Tingkatkan Pemahaman Ilmu Forensik Kebahasaan, Badan Bahasa Gelar Kelas Daring  28 Juli 2021  ← Back

Jakarta,  27 Juli 2021 --- Badan Pengembangan dan Pembinaan Bahasa (Badan Bahasa), Kementerian Pendidikan, Kebudayaan, Riset, dan Teknologi, menyelenggarakan Kelas Daring Laboratorium Forensik Kebahasaan secara daring melalui aplikasi Zoom dan YouTube Badan Bahasa pada tanggal 26 s.d. 30 Juli 2021. Kegiatan ini diselenggarakan guna meningkatkan pemahaman ilmu forensik kebahasaan bagi praktisi, pegiat riset, pemangku kepentingan, dan masyarakat umum yang berminat terhadap ilmu forensik kebahasaan,

Kepala Badan Pengembangan dan Pembinaan Bahasa, E. Aminudin Aziz, mengatakan, kasus-kasus (forensik kebahasaan) yang sekarang ini muncul terutama di media daring, ujung-ujungnya berurusan dengan pengaduan kepada pihak kepolisian. Hal tersebut, kata dia, akibat dari penggunaan bahasa yang tidak wajar. “Oleh karena itu, saya menyambut baik inisiatif untuk mengadakan kelas daring ini dan berterima kasih kepada semua pihak yang telah mendukung kegiatan ini,” ujarnya saat membuka acara tersebut, Senin, (26/7).

Aminudin Aziz melihat antusiasme peserta yang ingin mengikuti kelas daring ini sebagai sebuah respons yang positif dari para pemerhati dan peminat untuk urusan bahasa dan hukum. “Mudah-mudahan ke depan acara seperti ini bisa menjadi sebuah cara bagaimana kita memberdayakan masyarakat pengguna bahasa supaya ketika berbahasa itu betul-betul berbahasa yang bermakna dan menunjukkan martabat,” harapnya.

Sementara itu, Kepala Pusat Pembinaan Bahasa dan Sastra, M. Abdul Khak, melaporkan bahwa peserta yang terdaftar melalui aplikasi Zoom sebanyak 479 orang. Para peserta tersebut berasal dari pegawai Badan Bahasa sebanyak 61 orang dan dari luar Badan Bahasa sebanyak  418 orang yang terdiri atas para dosen, guru, perwakilan kementerian dan lembaga, perwakilan penerbit, dan perwakilan perusahaan pengembang teknologi. “Karena terbatas oleh kuota, maka peserta yang tidak bisa mengikuti acara melalui Zoom dialihkan untuk mengikuti melalui YouTube Badan Bahasa,” ungkapnya.

Abdul Khak menambahkan, narasumber yang dihadirkan di kelas daring sebanyak 14 orang, yang terdiri atas 3 orang dari Badan Bahasa, 2 orang dari Kepolisian RI, 1 orang dari BNPT, 1 orang dari BSSN, 1 orang dari LIPI, dan 6 orang praktisi dan pengembang teknologi dan riset forensik kebahasaan.

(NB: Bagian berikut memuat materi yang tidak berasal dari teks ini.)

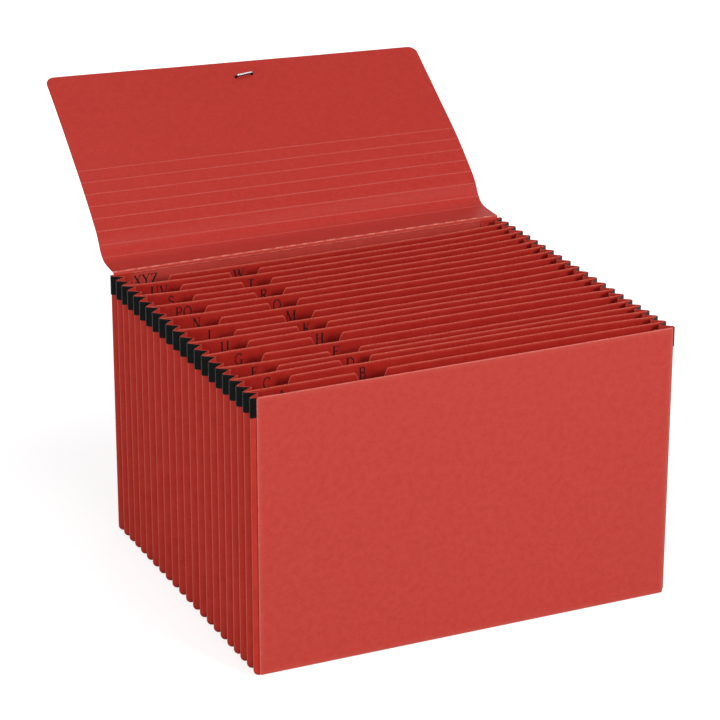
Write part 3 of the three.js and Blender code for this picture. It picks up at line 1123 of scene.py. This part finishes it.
class Glyphs:
    """Plain capital letters drawn with straight strokes and arcs in a cell one unit high.

    Each letter has its width and its strokes. A stroke is t, f or n for a thick, fair or thin line from
    one point to another, a for an arc by its middle, its two radii and its start and end in degrees,
    or s for a serif by its middle.
    """

    LINES: dict[str, tuple[float, str]] = {
        "A": (0.76, "n .06 0 .38 1;t .38 1 .70 0;n .17 .34 .58 .34;s .06 0;s .70 0"),
        "B": (0.68, "t .14 0 .14 1;n 0 1 .34 1;n .14 .52 .34 .52;n 0 0 .36 0;"
                    "a .34 .76 .20 .24 -90 90;a .36 .26 .24 .26 -90 90"),
        "C": (0.72, "a .40 .5 .34 .5 48 312;n .63 .68 .63 .98"),
        "D": (0.76, "t .14 0 .14 1;n 0 1 .36 1;n 0 0 .36 0;a .36 .5 .34 .5 -90 90"),
        "E": (0.64, "t .14 0 .14 1;n 0 1 .56 1;n .14 .52 .42 .52;n 0 0 .58 0;"
                    "n .56 1 .56 .78;n .58 0 .58 .24;n .42 .42 .42 .62"),
        "F": (0.60, "t .14 0 .14 1;s .14 0;n 0 1 .56 1;n .14 .52 .42 .52;"
                    "n .56 1 .56 .78;n .42 .42 .42 .62"),
        "G": (0.78, "a .40 .5 .34 .5 48 318;n .63 .68 .63 .98;t .64 .06 .64 .42;n .50 .42 .76 .42"),
        "H": (0.78, "t .14 0 .14 1;t .64 0 .64 1;n .14 .52 .64 .52;s .14 0;s .14 1;s .64 0;s .64 1"),
        "I": (0.36, "t .18 0 .18 1;s .18 0;s .18 1"),
        "J": (0.44, "t .26 .2 .26 1;s .26 1;a .13 .2 .13 .2 -180 0"),
        "K": (0.76, "t .14 0 .14 1;n .14 .42 .60 1;t .30 .58 .66 0;s .14 0;s .14 1;s .60 1;s .66 0"),
        "L": (0.62, "t .14 0 .14 1;s .14 1;n 0 0 .58 0;n .58 0 .58 .26"),
        "M": (0.96, "n .12 0 .12 1;t .12 1 .47 .06;n .47 .06 .82 1;t .82 0 .82 1;"
                    "s .12 0;s .82 0;s .12 1;s .82 1"),
        "N": (0.78, "n .12 0 .12 1;t .12 1 .66 0;n .66 0 .66 1;s .12 0;s .12 1;s .66 1"),
        "O": (0.78, "a .39 .5 .34 .5 0 360"),
        "P": (0.64, "t .14 0 .14 1;s .14 0;n 0 1 .34 1;n .14 .47 .34 .47;a .34 .735 .23 .265 -90 90"),
        "Q": (0.78, "a .39 .5 .34 .5 0 360;f .40 .04 .74 -.22"),
        "R": (0.74, "t .14 0 .14 1;s .14 0;n 0 1 .34 1;n .14 .5 .34 .5;"
                    "a .34 .75 .22 .25 -90 90;t .32 .5 .64 0;s .66 0"),
        "S": (0.58, "a .29 .75 .21 .25 35 270;a .29 .26 .23 .26 -145 90;"
                    "n .48 .72 .48 .98;n .08 .02 .08 .30"),
        "T": (0.68, "t .34 0 .34 1;s .34 0;n .04 1 .64 1;n .04 1 .04 .78;n .64 1 .64 .78"),
        "U": (0.78, "t .14 .3 .14 1;a .39 .3 .25 .3 180 360;n .64 .3 .64 1;s .14 1;s .64 1"),
        "V": (0.76, "t .08 1 .38 0;n .38 0 .68 1;s .08 1;s .68 1"),
        "W": (1.04, "t .08 1 .32 0;n .32 0 .54 .94;t .54 .94 .76 0;n .76 0 .98 1;s .08 1;s .98 1;s .52 1"),
        "X": (0.76, "t .10 1 .66 0;n .64 1 .10 0;s .10 0;s .10 1;s .66 0;s .64 1"),
        "Y": (0.74, "t .08 1 .37 .46;n .66 1 .37 .46;t .37 0 .37 .46;s .08 1;s .66 1;s .37 0"),
        "Z": (0.68, "n .08 1 .60 1;t .58 1 .08 0;n .08 0 .62 0;n .08 1 .08 .78;n .62 0 .62 .24"),
    }
    WEIGHTS = {"t": THICK, "f": FAIR, "n": THIN, "a": FAIR, "s": THIN}
    SERIF_HALF = 0.13
    FEWEST_ARC_POINTS = 9
    ARC_STEP_DEGREES = 12

    @classmethod
    def strokes(cls, letter: str) -> tuple[float, list[tuple[Grid, float]]]:
        """The strokes of a letter.

        Args:
            letter: one capital.

        Returns:
            The letter's width, and each stroke's points and breadth.
        """
        width, drawing = cls.LINES[letter]
        strokes = []
        for word in drawing.split(";"):
            kind, *numbers = word.split()
            values = [float(number) for number in numbers]
            if kind == "a":
                x, y, wide, high, start, end = values
                steps = max(cls.FEWEST_ARC_POINTS, int(abs(end - start) / cls.ARC_STEP_DEGREES))
                turns = np.radians(np.linspace(start, end, steps))
                points = np.column_stack([x + wide * np.cos(turns), y + high * np.sin(turns)])
            elif kind == "s":
                x, y = values
                points = np.array([[x - cls.SERIF_HALF, y], [x + cls.SERIF_HALF, y]])
            else:
                points = np.array(values).reshape(2, 2)
            strokes.append((points, cls.WEIGHTS[kind]))
        return width, strokes


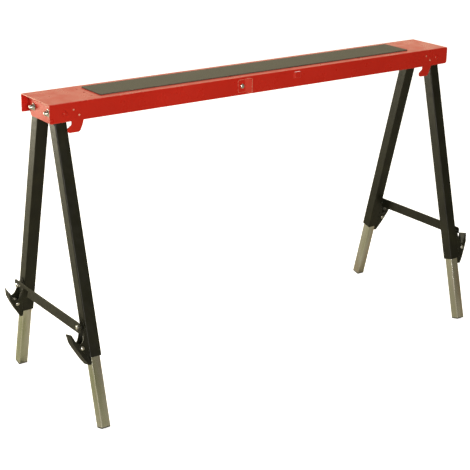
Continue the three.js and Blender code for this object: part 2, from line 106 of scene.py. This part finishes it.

Selain untuk meningkatkan ilmu pengetahuan dan pemahaman tentang forensik kebahasaan bagi peserta, Abdul Khak menyebut tujuan lain acara ini adalah agar ke depan Badan Bahasa menjadi rujukan terkait urusan bahasa dan hukum.
 
Mengenal Forensik Kebahasaan

Forensik kebahasaan atau linguistik forensik merupakan cabang ilmu linguistik yang mempelajari dan mengkaji ilmu bahasa dalam ranah hukum. Cabang linguistik ini mengkaji secara lebih dalam tentang penggunaan bahasa yang digunakan oleh seseorang yang terlibat dalam suatu kasus.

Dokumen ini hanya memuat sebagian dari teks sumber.